4.1 Appointment of auditor
  • The Management makes a specific and critical assessment of the auditor's independence and competence etc. for a proposal to members in general meeting regarding the appointment of auditors.
4.2 Agreement with the auditor
  • The audit agreement and the remuneration of the auditor are agreed between the Management and the auditor of the Association.
4.3 Dialogue with the auditor
  • The Supervisory Board is in regular dialogue and exchanges communication with the auditor.
  • The Supervisory Board meets at least once a year with the auditor without participation of the Management Board.
4.4 Non-audit services
  • Every year, the Supervisory Board adopts overall, general limits for the auditor's delivery of non-audit services with a view to ensuring the auditor's independence etc.

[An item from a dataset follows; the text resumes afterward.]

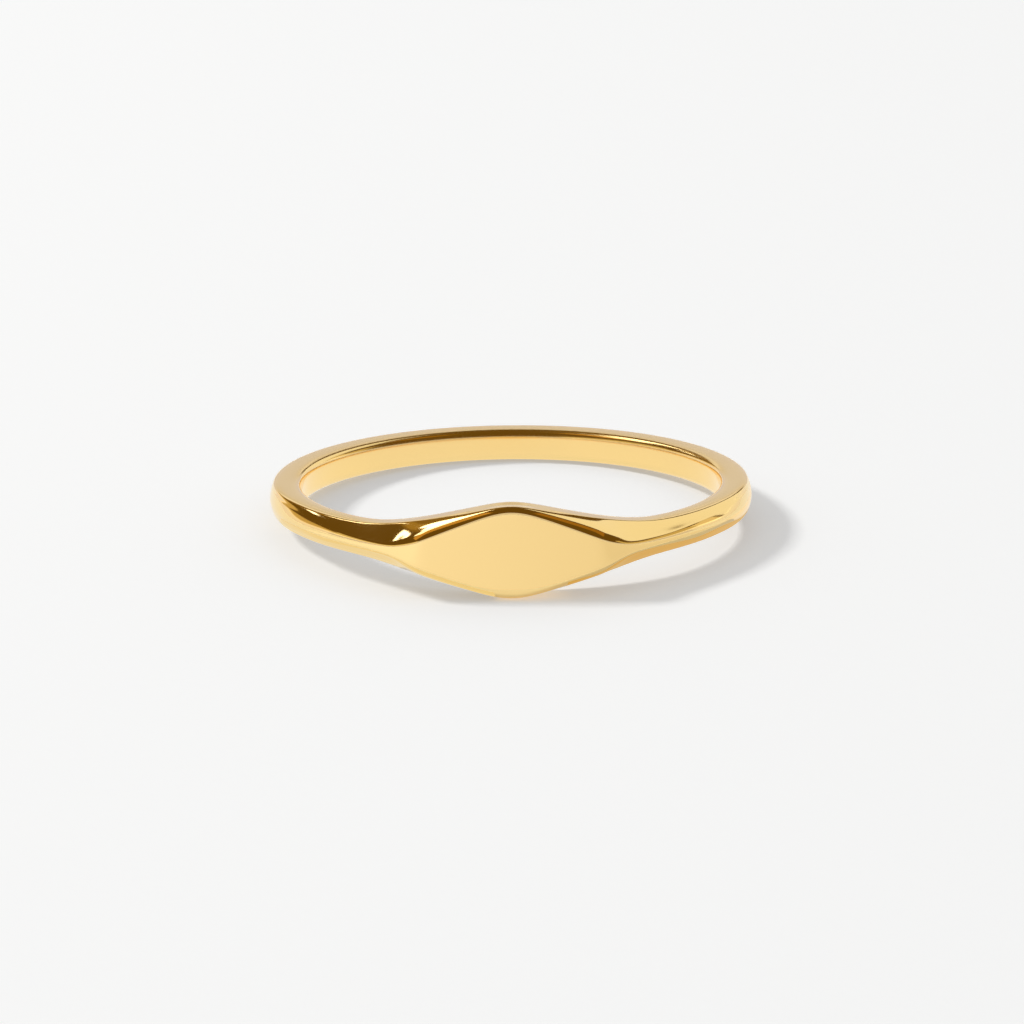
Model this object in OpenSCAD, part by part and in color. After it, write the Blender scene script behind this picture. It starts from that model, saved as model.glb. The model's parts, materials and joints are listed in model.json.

4.5 Accounting policies and accounting estimates
  • The auditors participate in the Supervisory Board meeting at which the annual report is considered and the accounting policies and the audit procedures are discussed.
4.6 Result of the audit
  • The result of the audit is discussed at meetings with the Supervisory Board with a view to examining the observations of the auditors and their conclusions based on an audit report draft.


5. Share lending

5.1 Governance
  • The recommendation to describe governance initiatives in connection with share lending is not followed since the Supervisory Board has decided that the funds of the Associations cannot use share lending.
5.2 Accounting
  • The Supervisory Board will when using share lending inform investors about the extent and earnings hereof in the annual reports with specification of income and costs in appurtenant notes and with a description in the management's review. The Supervisory Board has, however, decided that share lending must not be used by any of the funds of the Associations.